Accent issue on search - ES 5.0


(evert) #1

Problem: I can not find the correct settings (ES5) to query a term as "prodigo" and return all occurencies of "prodigo" and "pródigo", word which has an accent.

Enviornment:

I am upgrading from ES 2.4 to ES 5.0. In my current cenário this is my mapping:

'properties'    => [
    'file'      => [
        'type'      => 'attachment',
        'fields'    => [
            'content'   => [
                'type'          => 'string',
                'term_vector'   => 'with_positions_offsets',
                'store'         => true,
                'analyzer'      => 'brazilian'
            ]
        ]
    ],
    'book_name' => [
        'type' => 'string',
        'analyzer' => 'brazilian'
    ],
    'book_author' => [
        'type' => 'string',
        'analyzer' => 'brazilian'
    ],
    'book_editor' => [
        'type'  => 'string'
    ],
    'url' => [
        'type'  => 'string'
    ]
]

This settings does a little trick for me today, when looking for a term without accent it searches for all the words in Portuguese universe which could have accent as well.
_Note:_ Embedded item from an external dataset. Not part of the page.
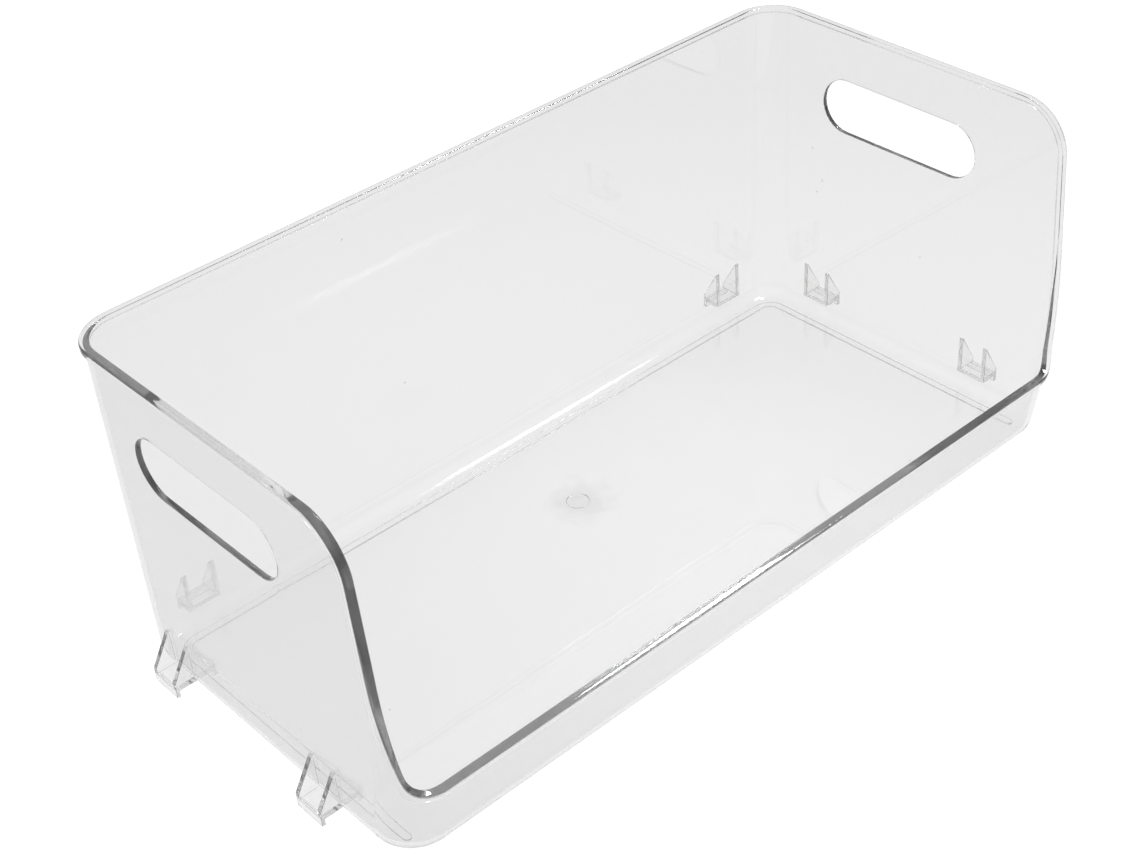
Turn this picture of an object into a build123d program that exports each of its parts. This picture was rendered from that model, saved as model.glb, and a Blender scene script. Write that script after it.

So, in my new settings for ES 5.0 I have:

'properties'    => [
    'name' => [
        'type' => 'text',
        'analyzer' => 'brazilian'
    ],
    'author' => [
        'type' => 'text',
        'analyzer' => 'brazilian'
    ],
    'editor' => [
        'type'  => 'text',
        'analyzer' => 'brazilian'
    ],
    'url' => [
        'type'  => 'text'
    ],
    'content' => [
        'type'  => 'text',
        'analyzer' => 'brazilian',
        'term_vector'   => 'with_positions_offsets',
        'store'         => true
    ]
]

But it´s not doing the trick anymore... I have read a lot on the docs, and unfortunately, the page which has found the previous solutions has not been updated yet.

So, I have tried these:

'analyzer' => [
    'brazilian' => [
        'tokenizer' => 'standard',
        'filter' => [
            'standard',
            'lowercase',
            'asciifolding'
        ]
    ]
]

With some variations as well... a lot variations... and still could not make it work. Also tried the Language Analyzers for Brazilian Portuguese and still not getting it solved.

The processor I am using to ingest my pdf files content is:

{
    "description": "Extract attachment information",
    "processors": {
        {
            "attachment": {
                "field": "content",
                "indexed_chars": -1
            }                        
        },
    }
}

My query is like this:

'query'     => [
    'match_phrase' => [
        'content' => [
            'query' => '(MY_SEARCH_STRING - EX. prodigo)',
            'slop' => 15
        ]
    ]
]

Any help will be appreciated.

P.S.: All codes are in Array formats because I am using PHP Client.


(evert) #2

When using ingest attachment the field which should be filtered is the "processor" field, in this case the attachment.content, as of cleared by @dadoonet in here.

So, my mapping should have the below under content:

{ 
    "mappings" : { 
        "docs" : { 
            "properties" : { 
                "attachment.content" : { 
                    "type": "text", 
                    "analyzer" : "brazilian" 
                } 
            } 
        } 
    } 
} 

Sorry my mistake...!


(system) #3

This topic was automatically closed 28 days after the last reply. New replies are no longer allowed.